→ Exercise goal:
Please copy all the lines that follow, word for word.

+-------+

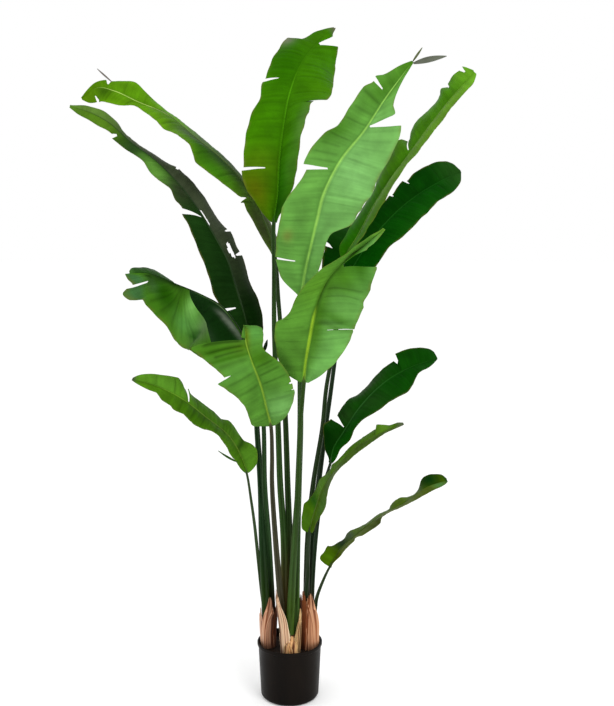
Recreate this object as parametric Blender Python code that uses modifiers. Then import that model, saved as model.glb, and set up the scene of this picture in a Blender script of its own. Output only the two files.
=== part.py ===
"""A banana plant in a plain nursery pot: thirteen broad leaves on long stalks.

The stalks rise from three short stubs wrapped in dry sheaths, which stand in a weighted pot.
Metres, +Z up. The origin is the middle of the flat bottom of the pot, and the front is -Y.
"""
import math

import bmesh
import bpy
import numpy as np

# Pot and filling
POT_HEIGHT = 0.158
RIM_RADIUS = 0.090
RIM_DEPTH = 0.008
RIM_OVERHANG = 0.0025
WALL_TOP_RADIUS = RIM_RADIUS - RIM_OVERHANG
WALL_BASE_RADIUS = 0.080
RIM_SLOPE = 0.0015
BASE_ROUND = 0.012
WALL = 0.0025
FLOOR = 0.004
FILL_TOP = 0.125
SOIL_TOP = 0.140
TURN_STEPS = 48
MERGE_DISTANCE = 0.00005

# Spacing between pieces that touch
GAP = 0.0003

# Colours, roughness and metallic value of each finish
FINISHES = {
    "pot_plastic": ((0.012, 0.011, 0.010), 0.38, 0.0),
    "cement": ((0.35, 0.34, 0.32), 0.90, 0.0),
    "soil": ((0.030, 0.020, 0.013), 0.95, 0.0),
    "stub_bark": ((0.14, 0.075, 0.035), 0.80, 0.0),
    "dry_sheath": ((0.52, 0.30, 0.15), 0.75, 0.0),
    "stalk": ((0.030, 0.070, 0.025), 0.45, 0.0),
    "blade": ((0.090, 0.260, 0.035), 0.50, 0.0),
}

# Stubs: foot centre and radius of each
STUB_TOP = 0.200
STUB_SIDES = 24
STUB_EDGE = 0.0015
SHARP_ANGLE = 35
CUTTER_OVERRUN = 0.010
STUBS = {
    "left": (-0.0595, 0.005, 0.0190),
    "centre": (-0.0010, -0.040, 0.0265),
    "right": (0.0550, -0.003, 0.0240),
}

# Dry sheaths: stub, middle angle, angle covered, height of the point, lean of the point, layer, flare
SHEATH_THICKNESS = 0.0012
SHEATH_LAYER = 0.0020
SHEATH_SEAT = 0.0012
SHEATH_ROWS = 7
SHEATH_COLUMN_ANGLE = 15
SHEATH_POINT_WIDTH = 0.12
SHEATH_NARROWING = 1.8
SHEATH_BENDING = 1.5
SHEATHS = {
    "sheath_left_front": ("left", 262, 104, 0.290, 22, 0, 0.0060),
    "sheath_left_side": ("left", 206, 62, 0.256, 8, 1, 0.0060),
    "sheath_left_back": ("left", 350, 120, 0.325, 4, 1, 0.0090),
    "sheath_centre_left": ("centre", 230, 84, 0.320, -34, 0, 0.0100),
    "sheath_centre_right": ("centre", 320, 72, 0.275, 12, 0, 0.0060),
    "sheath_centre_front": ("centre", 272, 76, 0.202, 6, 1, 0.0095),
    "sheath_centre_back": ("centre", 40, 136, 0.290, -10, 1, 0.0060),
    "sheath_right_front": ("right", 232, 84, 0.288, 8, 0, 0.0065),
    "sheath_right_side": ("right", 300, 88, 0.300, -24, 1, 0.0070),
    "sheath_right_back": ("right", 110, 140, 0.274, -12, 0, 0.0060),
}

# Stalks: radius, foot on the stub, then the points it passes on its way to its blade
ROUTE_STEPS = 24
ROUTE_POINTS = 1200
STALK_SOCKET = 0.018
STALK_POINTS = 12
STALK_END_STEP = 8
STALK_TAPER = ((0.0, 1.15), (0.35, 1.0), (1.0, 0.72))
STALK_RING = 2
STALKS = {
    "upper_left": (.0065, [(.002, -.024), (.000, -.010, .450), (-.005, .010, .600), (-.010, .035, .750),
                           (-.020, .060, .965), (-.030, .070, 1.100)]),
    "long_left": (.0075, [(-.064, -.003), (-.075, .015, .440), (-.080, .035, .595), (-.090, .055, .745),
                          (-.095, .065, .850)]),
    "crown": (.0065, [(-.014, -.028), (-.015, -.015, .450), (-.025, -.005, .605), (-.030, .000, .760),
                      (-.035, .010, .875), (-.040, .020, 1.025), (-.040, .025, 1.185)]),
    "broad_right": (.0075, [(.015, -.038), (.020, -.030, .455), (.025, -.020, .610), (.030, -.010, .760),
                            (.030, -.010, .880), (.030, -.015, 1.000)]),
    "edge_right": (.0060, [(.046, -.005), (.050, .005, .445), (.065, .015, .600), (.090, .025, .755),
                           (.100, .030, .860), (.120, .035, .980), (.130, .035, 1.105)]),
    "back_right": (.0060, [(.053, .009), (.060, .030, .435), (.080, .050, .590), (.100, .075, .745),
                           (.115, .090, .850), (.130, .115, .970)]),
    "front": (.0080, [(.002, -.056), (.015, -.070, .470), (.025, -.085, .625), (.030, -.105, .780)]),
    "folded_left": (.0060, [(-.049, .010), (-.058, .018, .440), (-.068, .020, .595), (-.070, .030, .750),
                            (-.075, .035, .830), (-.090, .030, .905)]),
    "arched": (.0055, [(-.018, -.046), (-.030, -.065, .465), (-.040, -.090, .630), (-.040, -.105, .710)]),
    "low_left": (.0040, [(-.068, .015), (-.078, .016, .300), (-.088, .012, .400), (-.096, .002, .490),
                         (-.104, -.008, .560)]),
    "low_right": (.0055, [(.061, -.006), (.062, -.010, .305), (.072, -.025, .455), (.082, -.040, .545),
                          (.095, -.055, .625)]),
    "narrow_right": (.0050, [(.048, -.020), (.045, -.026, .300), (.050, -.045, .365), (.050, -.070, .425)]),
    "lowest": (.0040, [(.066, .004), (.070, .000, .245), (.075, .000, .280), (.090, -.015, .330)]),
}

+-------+

→ Result:
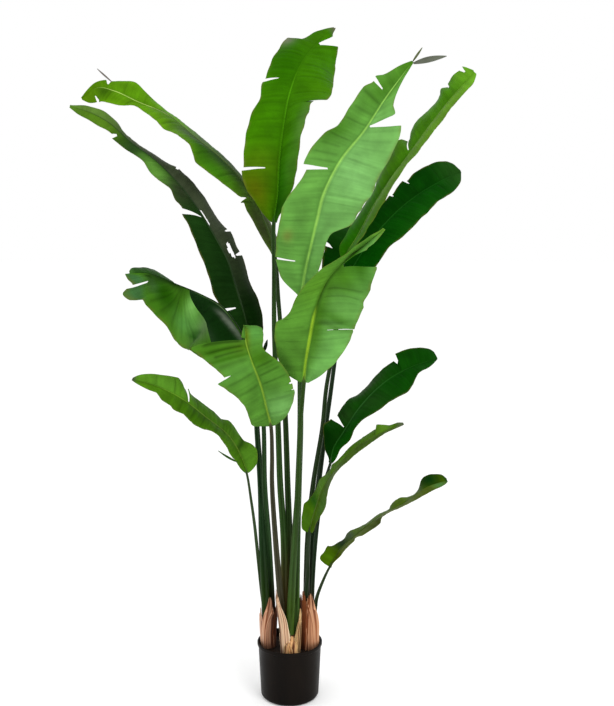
Recreate this object as parametric Blender Python code that uses modifiers. Then import that model, saved as model.glb, and set up the scene of this picture in a Blender script of its own. Output only the two files.
=== part.py ===
"""A banana plant in a plain nursery pot: thirteen broad leaves on long stalks.

The stalks rise from three short stubs wrapped in dry sheaths, which stand in a weighted pot.
Metres, +Z up. The origin is the middle of the flat bottom of the pot, and the front is -Y.
"""
import math

import bmesh
import bpy
import numpy as np

# Pot and filling
POT_HEIGHT = 0.158
RIM_RADIUS = 0.090
RIM_DEPTH = 0.008
RIM_OVERHANG = 0.0025
WALL_TOP_RADIUS = RIM_RADIUS - RIM_OVERHANG
WALL_BASE_RADIUS = 0.080
RIM_SLOPE = 0.0015
BASE_ROUND = 0.012
WALL = 0.0025
FLOOR = 0.004
FILL_TOP = 0.125
SOIL_TOP = 0.140
TURN_STEPS = 48
MERGE_DISTANCE = 0.00005

# Spacing between pieces that touch
GAP = 0.0003

# Colours, roughness and metallic value of each finish
FINISHES = {
    "pot_plastic": ((0.012, 0.011, 0.010), 0.38, 0.0),
    "cement": ((0.35, 0.34, 0.32), 0.90, 0.0),
    "soil": ((0.030, 0.020, 0.013), 0.95, 0.0),
    "stub_bark": ((0.14, 0.075, 0.035), 0.80, 0.0),
    "dry_sheath": ((0.52, 0.30, 0.15), 0.75, 0.0),
    "stalk": ((0.030, 0.070, 0.025), 0.45, 0.0),
    "blade": ((0.090, 0.260, 0.035), 0.50, 0.0),
}

# Stubs: foot centre and radius of each
STUB_TOP = 0.200
STUB_SIDES = 24
STUB_EDGE = 0.0015
SHARP_ANGLE = 35
CUTTER_OVERRUN = 0.010
STUBS = {
    "left": (-0.0595, 0.005, 0.0190),
    "centre": (-0.0010, -0.040, 0.0265),
    "right": (0.0550, -0.003, 0.0240),
}

# Dry sheaths: stub, middle angle, angle covered, height of the point, lean of the point, layer, flare
SHEATH_THICKNESS = 0.0012
SHEATH_LAYER = 0.0020
SHEATH_SEAT = 0.0012
SHEATH_ROWS = 7
SHEATH_COLUMN_ANGLE = 15
SHEATH_POINT_WIDTH = 0.12
SHEATH_NARROWING = 1.8
SHEATH_BENDING = 1.5
SHEATHS = {
    "sheath_left_front": ("left", 262, 104, 0.290, 22, 0, 0.0060),
    "sheath_left_side": ("left", 206, 62, 0.256, 8, 1, 0.0060),
    "sheath_left_back": ("left", 350, 120, 0.325, 4, 1, 0.0090),
    "sheath_centre_left": ("centre", 230, 84, 0.320, -34, 0, 0.0100),
    "sheath_centre_right": ("centre", 320, 72, 0.275, 12, 0, 0.0060),
    "sheath_centre_front": ("centre", 272, 76, 0.202, 6, 1, 0.0095),
    "sheath_centre_back": ("centre", 40, 136, 0.290, -10, 1, 0.0060),
    "sheath_right_front": ("right", 232, 84, 0.288, 8, 0, 0.0065),
    "sheath_right_side": ("right", 300, 88, 0.300, -24, 1, 0.0070),
    "sheath_right_back": ("right", 110, 140, 0.274, -12, 0, 0.0060),
}

# Stalks: radius, foot on the stub, then the points it passes on its way to its blade
ROUTE_STEPS = 24
ROUTE_POINTS = 1200
STALK_SOCKET = 0.018
STALK_POINTS = 12
STALK_END_STEP = 8
STALK_TAPER = ((0.0, 1.15), (0.35, 1.0), (1.0, 0.72))
STALK_RING = 2
STALKS = {
    "upper_left": (.0065, [(.002, -.024), (.000, -.010, .450), (-.005, .010, .600), (-.010, .035, .750),
                           (-.020, .060, .965), (-.030, .070, 1.100)]),
    "long_left": (.0075, [(-.064, -.003), (-.075, .015, .440), (-.080, .035, .595), (-.090, .055, .745),
                          (-.095, .065, .850)]),
    "crown": (.0065, [(-.014, -.028), (-.015, -.015, .450), (-.025, -.005, .605), (-.030, .000, .760),
                      (-.035, .010, .875), (-.040, .020, 1.025), (-.040, .025, 1.185)]),
    "broad_right": (.0075, [(.015, -.038), (.020, -.030, .455), (.025, -.020, .610), (.030, -.010, .760),
                            (.030, -.010, .880), (.030, -.015, 1.000)]),
    "edge_right": (.0060, [(.046, -.005), (.050, .005, .445), (.065, .015, .600), (.090, .025, .755),
                           (.100, .030, .860), (.120, .035, .980), (.130, .035, 1.105)]),
    "back_right": (.0060, [(.053, .009), (.060, .030, .435), (.080, .050, .590), (.100, .075, .745),
                           (.115, .090, .850), (.130, .115, .970)]),
    "front": (.0080, [(.002, -.056), (.015, -.070, .470), (.025, -.085, .625), (.030, -.105, .780)]),
    "folded_left": (.0060, [(-.049, .010), (-.058, .018, .440), (-.068, .020, .595), (-.070, .030, .750),
                            (-.075, .035, .830), (-.090, .030, .905)]),
    "arched": (.0055, [(-.018, -.046), (-.030, -.065, .465), (-.040, -.090, .630), (-.040, -.105, .710)]),
    "low_left": (.0040, [(-.068, .015), (-.078, .016, .300), (-.088, .012, .400), (-.096, .002, .490),
                         (-.104, -.008, .560)]),
    "low_right": (.0055, [(.061, -.006), (.062, -.010, .305), (.072, -.025, .455), (.082, -.040, .545),
                          (.095, -.055, .625)]),
    "narrow_right": (.0050, [(.048, -.020), (.045, -.026, .300), (.050, -.045, .365), (.050, -.070, .425)]),
    "lowest": (.0040, [(.066, .004), (.070, .000, .245), (.075, .000, .280), (.090, -.015, .330)]),
}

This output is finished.